• [Problem description]
Set down word for word each line from the start of the listing through the line that contains "return sum(pts[i - 1][0]", both included.

• [Data segment]
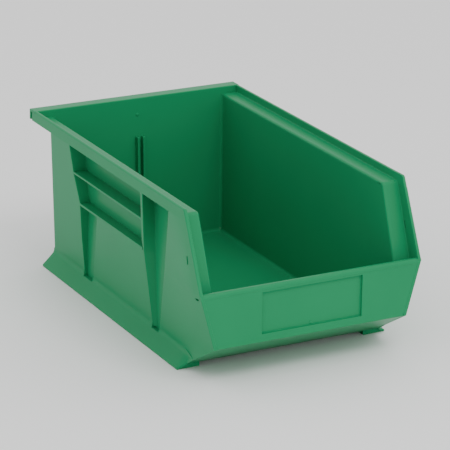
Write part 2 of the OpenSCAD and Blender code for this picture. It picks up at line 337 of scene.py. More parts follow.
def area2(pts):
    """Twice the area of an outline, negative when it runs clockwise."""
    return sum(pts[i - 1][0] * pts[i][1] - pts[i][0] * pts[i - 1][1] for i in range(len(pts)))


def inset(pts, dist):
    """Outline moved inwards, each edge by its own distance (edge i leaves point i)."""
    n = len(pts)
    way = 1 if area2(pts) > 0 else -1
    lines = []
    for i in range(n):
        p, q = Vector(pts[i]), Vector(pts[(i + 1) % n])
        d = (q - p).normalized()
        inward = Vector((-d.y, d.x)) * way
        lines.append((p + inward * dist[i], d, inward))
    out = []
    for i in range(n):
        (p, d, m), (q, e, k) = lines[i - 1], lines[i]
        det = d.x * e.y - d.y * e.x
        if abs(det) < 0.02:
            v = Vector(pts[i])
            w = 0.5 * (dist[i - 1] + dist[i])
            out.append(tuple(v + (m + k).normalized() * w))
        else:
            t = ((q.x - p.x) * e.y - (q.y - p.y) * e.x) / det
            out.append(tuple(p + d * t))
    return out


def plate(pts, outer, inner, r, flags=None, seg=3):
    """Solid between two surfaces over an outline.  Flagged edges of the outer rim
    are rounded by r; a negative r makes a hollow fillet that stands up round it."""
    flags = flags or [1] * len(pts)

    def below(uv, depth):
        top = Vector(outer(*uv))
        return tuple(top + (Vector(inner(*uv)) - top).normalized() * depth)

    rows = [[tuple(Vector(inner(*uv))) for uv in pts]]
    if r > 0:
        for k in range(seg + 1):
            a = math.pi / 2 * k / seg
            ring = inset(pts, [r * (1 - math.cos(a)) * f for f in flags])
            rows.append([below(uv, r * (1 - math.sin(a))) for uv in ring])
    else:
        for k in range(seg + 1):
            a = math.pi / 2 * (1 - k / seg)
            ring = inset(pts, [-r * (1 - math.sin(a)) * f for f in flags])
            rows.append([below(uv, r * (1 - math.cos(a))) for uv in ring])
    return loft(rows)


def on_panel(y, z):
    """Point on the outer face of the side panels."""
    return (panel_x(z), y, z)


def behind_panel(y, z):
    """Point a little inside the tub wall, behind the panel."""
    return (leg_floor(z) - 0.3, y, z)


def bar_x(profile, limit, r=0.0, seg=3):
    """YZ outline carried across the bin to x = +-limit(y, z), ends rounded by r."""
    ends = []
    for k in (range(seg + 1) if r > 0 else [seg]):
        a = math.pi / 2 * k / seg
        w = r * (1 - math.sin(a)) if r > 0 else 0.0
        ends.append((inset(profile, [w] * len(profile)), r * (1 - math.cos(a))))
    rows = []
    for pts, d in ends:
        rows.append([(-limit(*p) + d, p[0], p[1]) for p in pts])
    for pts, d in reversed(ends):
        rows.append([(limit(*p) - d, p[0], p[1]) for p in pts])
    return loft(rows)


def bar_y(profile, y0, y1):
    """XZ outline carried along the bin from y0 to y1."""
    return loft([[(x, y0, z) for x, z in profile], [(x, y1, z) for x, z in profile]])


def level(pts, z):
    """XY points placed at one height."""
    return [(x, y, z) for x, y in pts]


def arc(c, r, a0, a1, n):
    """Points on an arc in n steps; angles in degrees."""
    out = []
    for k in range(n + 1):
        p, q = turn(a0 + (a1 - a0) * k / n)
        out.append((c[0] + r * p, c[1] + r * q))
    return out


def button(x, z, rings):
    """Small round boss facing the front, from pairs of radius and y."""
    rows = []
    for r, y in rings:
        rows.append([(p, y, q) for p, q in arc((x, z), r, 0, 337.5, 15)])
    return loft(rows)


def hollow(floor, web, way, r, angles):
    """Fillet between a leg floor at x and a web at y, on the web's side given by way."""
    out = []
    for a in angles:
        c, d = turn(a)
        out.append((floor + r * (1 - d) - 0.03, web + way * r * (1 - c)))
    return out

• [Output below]
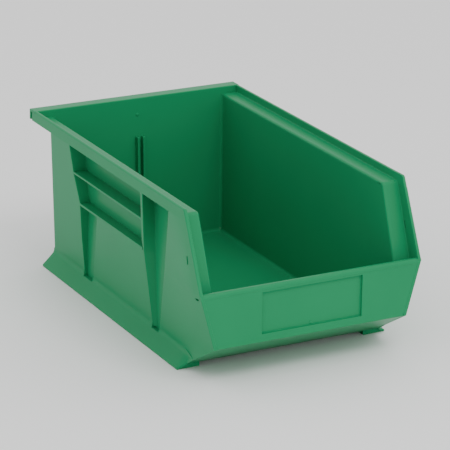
Write part 2 of the OpenSCAD and Blender code for this picture. It picks up at line 337 of scene.py. More parts follow.
def area2(pts):
    """Twice the area of an outline, negative when it runs clockwise."""
    return sum(pts[i - 1][0] * pts[i][1] - pts[i][0] * pts[i - 1][1] for i in range(len(pts)))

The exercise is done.